● DATA BLOCK
=-=-=

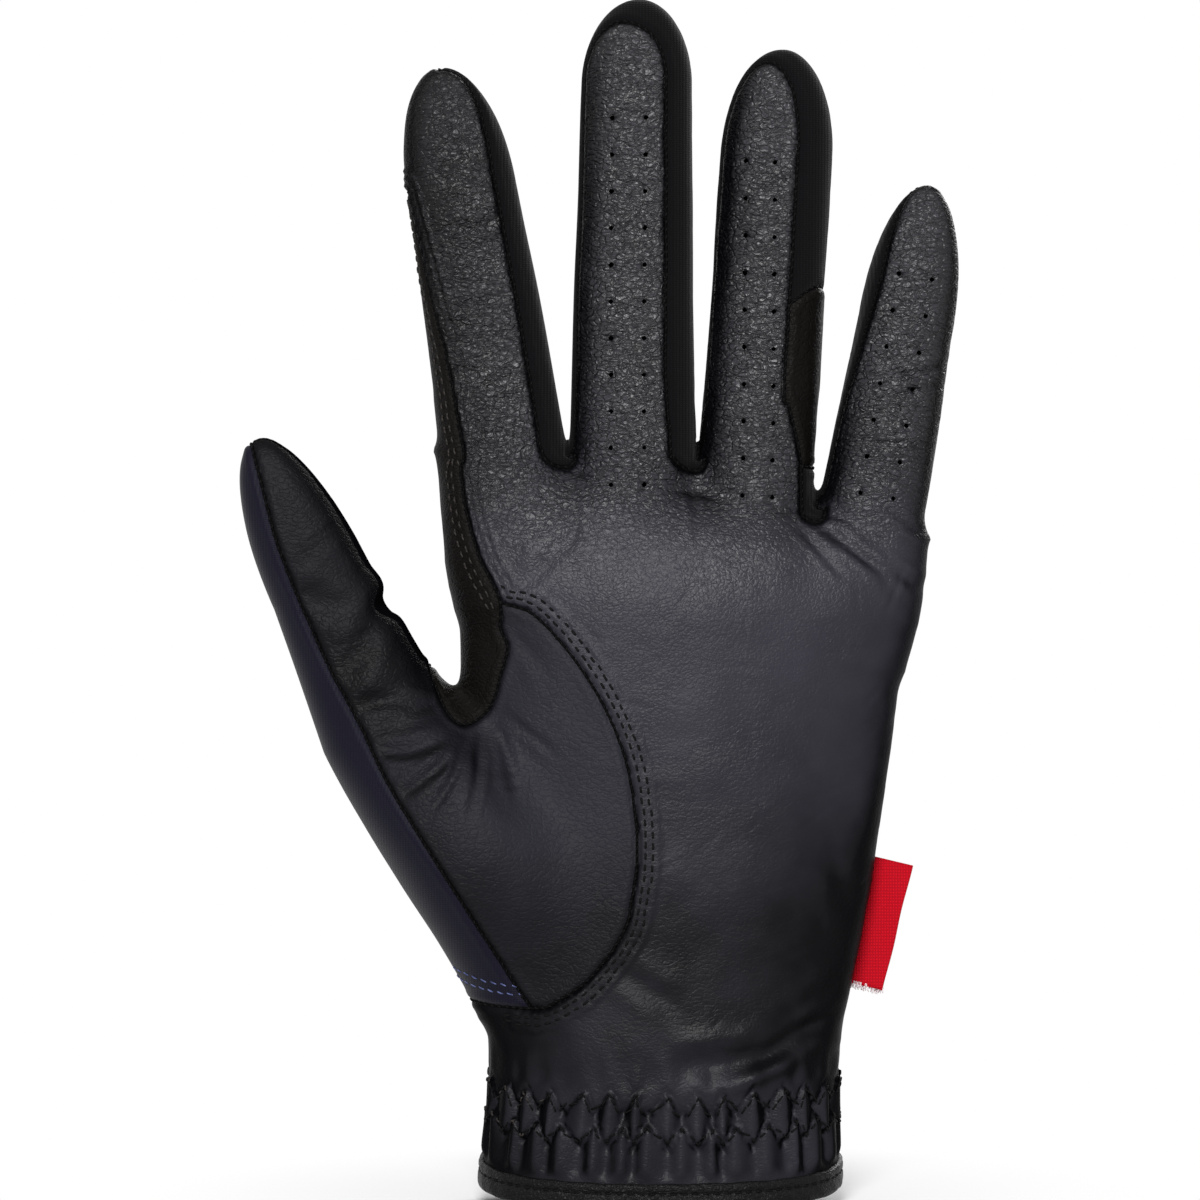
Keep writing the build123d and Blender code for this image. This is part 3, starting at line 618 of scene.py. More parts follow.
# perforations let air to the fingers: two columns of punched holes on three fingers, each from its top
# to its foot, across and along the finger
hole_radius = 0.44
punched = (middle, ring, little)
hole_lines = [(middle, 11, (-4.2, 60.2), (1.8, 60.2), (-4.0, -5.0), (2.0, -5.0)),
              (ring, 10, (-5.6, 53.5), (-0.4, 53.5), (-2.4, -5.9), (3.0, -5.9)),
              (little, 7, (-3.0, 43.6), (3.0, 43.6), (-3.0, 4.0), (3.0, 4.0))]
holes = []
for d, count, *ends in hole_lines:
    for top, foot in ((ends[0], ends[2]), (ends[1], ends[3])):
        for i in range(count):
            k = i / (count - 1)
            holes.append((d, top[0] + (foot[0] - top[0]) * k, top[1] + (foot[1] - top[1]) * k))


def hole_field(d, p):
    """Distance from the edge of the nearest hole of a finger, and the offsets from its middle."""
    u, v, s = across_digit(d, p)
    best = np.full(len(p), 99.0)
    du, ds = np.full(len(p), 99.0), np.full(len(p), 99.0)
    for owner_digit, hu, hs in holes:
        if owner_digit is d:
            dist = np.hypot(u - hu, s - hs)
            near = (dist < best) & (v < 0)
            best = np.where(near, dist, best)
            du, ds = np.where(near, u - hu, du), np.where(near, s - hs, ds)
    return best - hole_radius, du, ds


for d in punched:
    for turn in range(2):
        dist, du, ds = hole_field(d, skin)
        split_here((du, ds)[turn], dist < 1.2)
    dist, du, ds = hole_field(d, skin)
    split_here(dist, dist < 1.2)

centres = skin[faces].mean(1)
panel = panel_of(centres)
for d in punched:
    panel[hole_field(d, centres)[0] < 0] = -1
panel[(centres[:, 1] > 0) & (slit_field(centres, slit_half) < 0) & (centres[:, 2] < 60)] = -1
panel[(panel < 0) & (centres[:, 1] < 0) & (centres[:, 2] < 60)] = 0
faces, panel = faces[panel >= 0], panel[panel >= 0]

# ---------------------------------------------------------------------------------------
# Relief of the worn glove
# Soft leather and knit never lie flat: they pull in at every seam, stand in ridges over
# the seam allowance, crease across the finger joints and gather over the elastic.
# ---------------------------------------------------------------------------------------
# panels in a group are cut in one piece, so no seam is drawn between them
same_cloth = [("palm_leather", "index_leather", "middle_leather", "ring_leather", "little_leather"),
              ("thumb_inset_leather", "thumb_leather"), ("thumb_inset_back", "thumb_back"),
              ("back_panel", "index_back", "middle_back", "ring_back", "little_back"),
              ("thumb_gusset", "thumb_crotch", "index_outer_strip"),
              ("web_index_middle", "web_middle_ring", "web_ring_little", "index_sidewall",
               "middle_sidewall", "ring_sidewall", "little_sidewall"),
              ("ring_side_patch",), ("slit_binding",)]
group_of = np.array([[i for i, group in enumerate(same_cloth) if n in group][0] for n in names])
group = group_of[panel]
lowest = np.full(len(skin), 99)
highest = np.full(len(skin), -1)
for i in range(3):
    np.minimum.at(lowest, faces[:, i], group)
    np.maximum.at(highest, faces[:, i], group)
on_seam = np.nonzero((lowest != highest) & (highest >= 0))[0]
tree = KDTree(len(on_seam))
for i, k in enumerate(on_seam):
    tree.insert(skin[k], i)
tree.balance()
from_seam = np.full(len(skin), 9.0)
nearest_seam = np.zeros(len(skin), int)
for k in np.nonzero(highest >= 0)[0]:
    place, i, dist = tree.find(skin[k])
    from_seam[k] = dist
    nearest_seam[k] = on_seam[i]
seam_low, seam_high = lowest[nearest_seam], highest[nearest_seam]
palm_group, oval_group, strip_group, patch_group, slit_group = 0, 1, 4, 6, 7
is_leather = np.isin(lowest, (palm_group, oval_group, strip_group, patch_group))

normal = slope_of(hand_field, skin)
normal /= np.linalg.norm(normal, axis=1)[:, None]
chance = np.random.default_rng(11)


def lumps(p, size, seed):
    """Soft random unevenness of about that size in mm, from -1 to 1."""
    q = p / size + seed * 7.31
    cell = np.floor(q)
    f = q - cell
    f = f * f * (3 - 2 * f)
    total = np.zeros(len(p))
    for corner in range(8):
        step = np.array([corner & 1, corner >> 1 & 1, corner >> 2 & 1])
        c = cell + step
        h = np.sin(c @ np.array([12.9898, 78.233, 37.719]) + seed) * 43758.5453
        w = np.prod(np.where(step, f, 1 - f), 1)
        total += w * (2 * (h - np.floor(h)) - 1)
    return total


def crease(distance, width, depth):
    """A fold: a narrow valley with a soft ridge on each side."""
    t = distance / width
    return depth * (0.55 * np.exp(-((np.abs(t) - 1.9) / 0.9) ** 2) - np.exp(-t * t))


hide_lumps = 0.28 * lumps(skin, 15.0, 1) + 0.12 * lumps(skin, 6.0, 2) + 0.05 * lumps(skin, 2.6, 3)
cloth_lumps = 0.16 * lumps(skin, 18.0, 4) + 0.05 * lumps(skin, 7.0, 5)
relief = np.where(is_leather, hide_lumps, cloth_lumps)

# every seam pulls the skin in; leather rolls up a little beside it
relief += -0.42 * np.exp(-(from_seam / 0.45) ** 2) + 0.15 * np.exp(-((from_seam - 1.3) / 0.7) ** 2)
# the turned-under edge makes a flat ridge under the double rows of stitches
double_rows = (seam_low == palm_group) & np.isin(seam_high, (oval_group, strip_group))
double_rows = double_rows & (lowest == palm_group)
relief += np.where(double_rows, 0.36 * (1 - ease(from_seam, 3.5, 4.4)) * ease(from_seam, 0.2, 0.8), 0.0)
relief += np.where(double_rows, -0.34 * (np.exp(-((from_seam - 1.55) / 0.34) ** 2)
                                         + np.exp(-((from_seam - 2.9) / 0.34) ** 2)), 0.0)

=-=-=

● TASK BRIEF
Please restate the whole listing word for word.

● ANSWER TO THIS PROBLEM
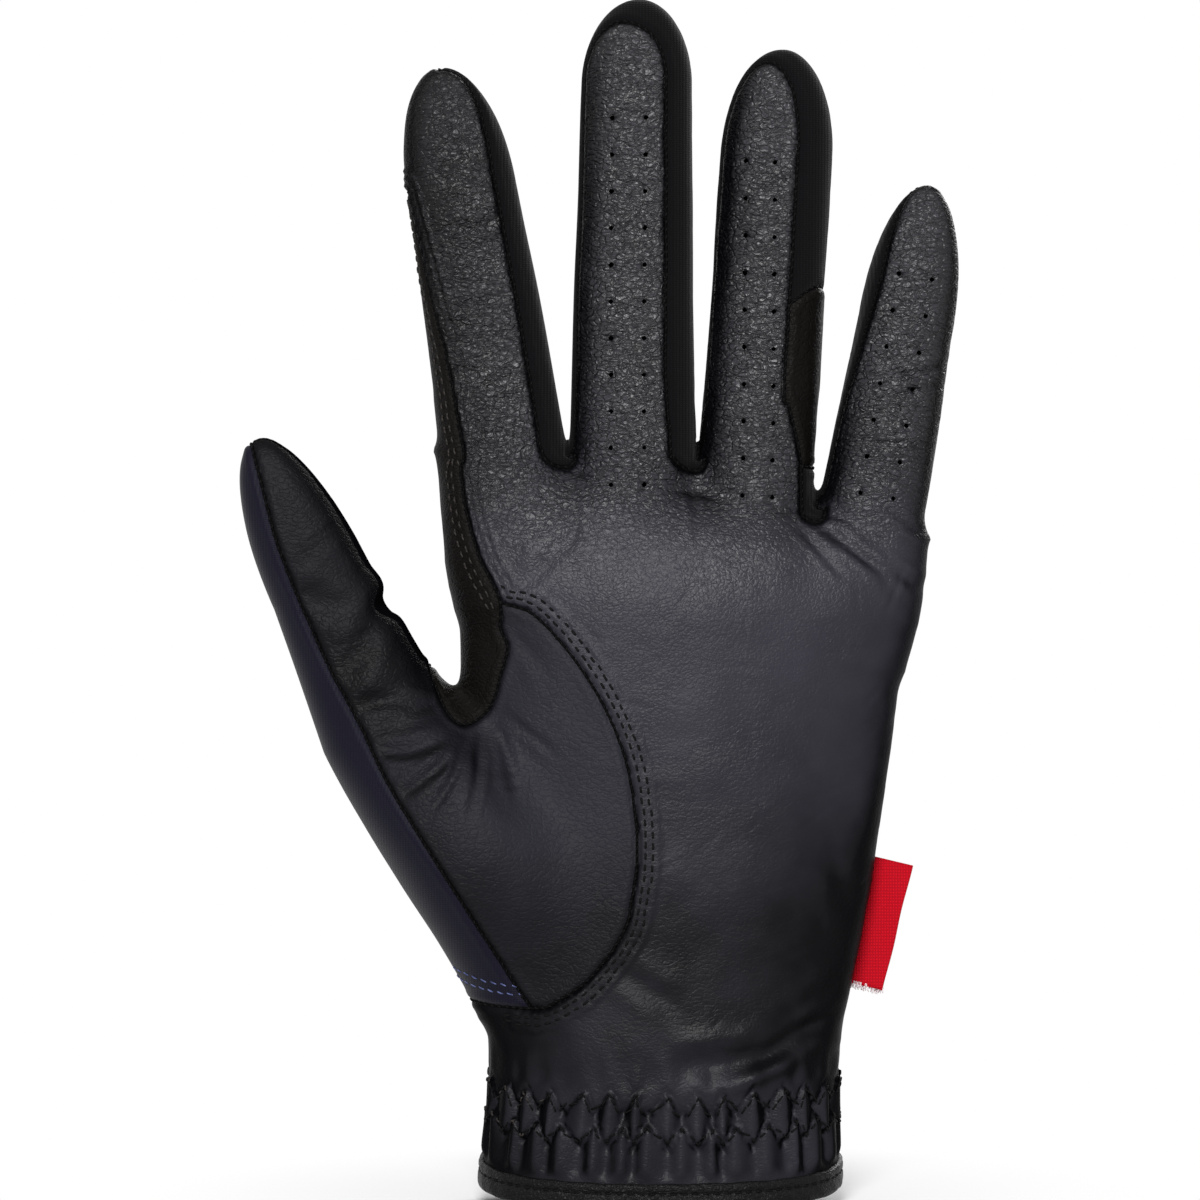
Keep writing the build123d and Blender code for this image. This is part 3, starting at line 618 of scene.py. More parts follow.
# perforations let air to the fingers: two columns of punched holes on three fingers, each from its top
# to its foot, across and along the finger
hole_radius = 0.44
punched = (middle, ring, little)
hole_lines = [(middle, 11, (-4.2, 60.2), (1.8, 60.2), (-4.0, -5.0), (2.0, -5.0)),
              (ring, 10, (-5.6, 53.5), (-0.4, 53.5), (-2.4, -5.9), (3.0, -5.9)),
              (little, 7, (-3.0, 43.6), (3.0, 43.6), (-3.0, 4.0), (3.0, 4.0))]
holes = []
for d, count, *ends in hole_lines:
    for top, foot in ((ends[0], ends[2]), (ends[1], ends[3])):
        for i in range(count):
            k = i / (count - 1)
            holes.append((d, top[0] + (foot[0] - top[0]) * k, top[1] + (foot[1] - top[1]) * k))


def hole_field(d, p):
    """Distance from the edge of the nearest hole of a finger, and the offsets from its middle."""
    u, v, s = across_digit(d, p)
    best = np.full(len(p), 99.0)
    du, ds = np.full(len(p), 99.0), np.full(len(p), 99.0)
    for owner_digit, hu, hs in holes:
        if owner_digit is d:
            dist = np.hypot(u - hu, s - hs)
            near = (dist < best) & (v < 0)
            best = np.where(near, dist, best)
            du, ds = np.where(near, u - hu, du), np.where(near, s - hs, ds)
    return best - hole_radius, du, ds


for d in punched:
    for turn in range(2):
        dist, du, ds = hole_field(d, skin)
        split_here((du, ds)[turn], dist < 1.2)
    dist, du, ds = hole_field(d, skin)
    split_here(dist, dist < 1.2)

centres = skin[faces].mean(1)
panel = panel_of(centres)
for d in punched:
    panel[hole_field(d, centres)[0] < 0] = -1
panel[(centres[:, 1] > 0) & (slit_field(centres, slit_half) < 0) & (centres[:, 2] < 60)] = -1
panel[(panel < 0) & (centres[:, 1] < 0) & (centres[:, 2] < 60)] = 0
faces, panel = faces[panel >= 0], panel[panel >= 0]

# ---------------------------------------------------------------------------------------
# Relief of the worn glove
# Soft leather and knit never lie flat: they pull in at every seam, stand in ridges over
# the seam allowance, crease across the finger joints and gather over the elastic.
# ---------------------------------------------------------------------------------------
# panels in a group are cut in one piece, so no seam is drawn between them
same_cloth = [("palm_leather", "index_leather", "middle_leather", "ring_leather", "little_leather"),
              ("thumb_inset_leather", "thumb_leather"), ("thumb_inset_back", "thumb_back"),
              ("back_panel", "index_back", "middle_back", "ring_back", "little_back"),
              ("thumb_gusset", "thumb_crotch", "index_outer_strip"),
              ("web_index_middle", "web_middle_ring", "web_ring_little", "index_sidewall",
               "middle_sidewall", "ring_sidewall", "little_sidewall"),
              ("ring_side_patch",), ("slit_binding",)]
group_of = np.array([[i for i, group in enumerate(same_cloth) if n in group][0] for n in names])
group = group_of[panel]
lowest = np.full(len(skin), 99)
highest = np.full(len(skin), -1)
for i in range(3):
    np.minimum.at(lowest, faces[:, i], group)
    np.maximum.at(highest, faces[:, i], group)
on_seam = np.nonzero((lowest != highest) & (highest >= 0))[0]
tree = KDTree(len(on_seam))
for i, k in enumerate(on_seam):
    tree.insert(skin[k], i)
tree.balance()
from_seam = np.full(len(skin), 9.0)
nearest_seam = np.zeros(len(skin), int)
for k in np.nonzero(highest >= 0)[0]:
    place, i, dist = tree.find(skin[k])
    from_seam[k] = dist
    nearest_seam[k] = on_seam[i]
seam_low, seam_high = lowest[nearest_seam], highest[nearest_seam]
palm_group, oval_group, strip_group, patch_group, slit_group = 0, 1, 4, 6, 7
is_leather = np.isin(lowest, (palm_group, oval_group, strip_group, patch_group))

normal = slope_of(hand_field, skin)
normal /= np.linalg.norm(normal, axis=1)[:, None]
chance = np.random.default_rng(11)


def lumps(p, size, seed):
    """Soft random unevenness of about that size in mm, from -1 to 1."""
    q = p / size + seed * 7.31
    cell = np.floor(q)
    f = q - cell
    f = f * f * (3 - 2 * f)
    total = np.zeros(len(p))
    for corner in range(8):
        step = np.array([corner & 1, corner >> 1 & 1, corner >> 2 & 1])
        c = cell + step
        h = np.sin(c @ np.array([12.9898, 78.233, 37.719]) + seed) * 43758.5453
        w = np.prod(np.where(step, f, 1 - f), 1)
        total += w * (2 * (h - np.floor(h)) - 1)
    return total


def crease(distance, width, depth):
    """A fold: a narrow valley with a soft ridge on each side."""
    t = distance / width
    return depth * (0.55 * np.exp(-((np.abs(t) - 1.9) / 0.9) ** 2) - np.exp(-t * t))


hide_lumps = 0.28 * lumps(skin, 15.0, 1) + 0.12 * lumps(skin, 6.0, 2) + 0.05 * lumps(skin, 2.6, 3)
cloth_lumps = 0.16 * lumps(skin, 18.0, 4) + 0.05 * lumps(skin, 7.0, 5)
relief = np.where(is_leather, hide_lumps, cloth_lumps)

# every seam pulls the skin in; leather rolls up a little beside it
relief += -0.42 * np.exp(-(from_seam / 0.45) ** 2) + 0.15 * np.exp(-((from_seam - 1.3) / 0.7) ** 2)
# the turned-under edge makes a flat ridge under the double rows of stitches
double_rows = (seam_low == palm_group) & np.isin(seam_high, (oval_group, strip_group))
double_rows = double_rows & (lowest == palm_group)
relief += np.where(double_rows, 0.36 * (1 - ease(from_seam, 3.5, 4.4)) * ease(from_seam, 0.2, 0.8), 0.0)
relief += np.where(double_rows, -0.34 * (np.exp(-((from_seam - 1.55) / 0.34) ** 2)
                                         + np.exp(-((from_seam - 2.9) / 0.34) ** 2)), 0.0)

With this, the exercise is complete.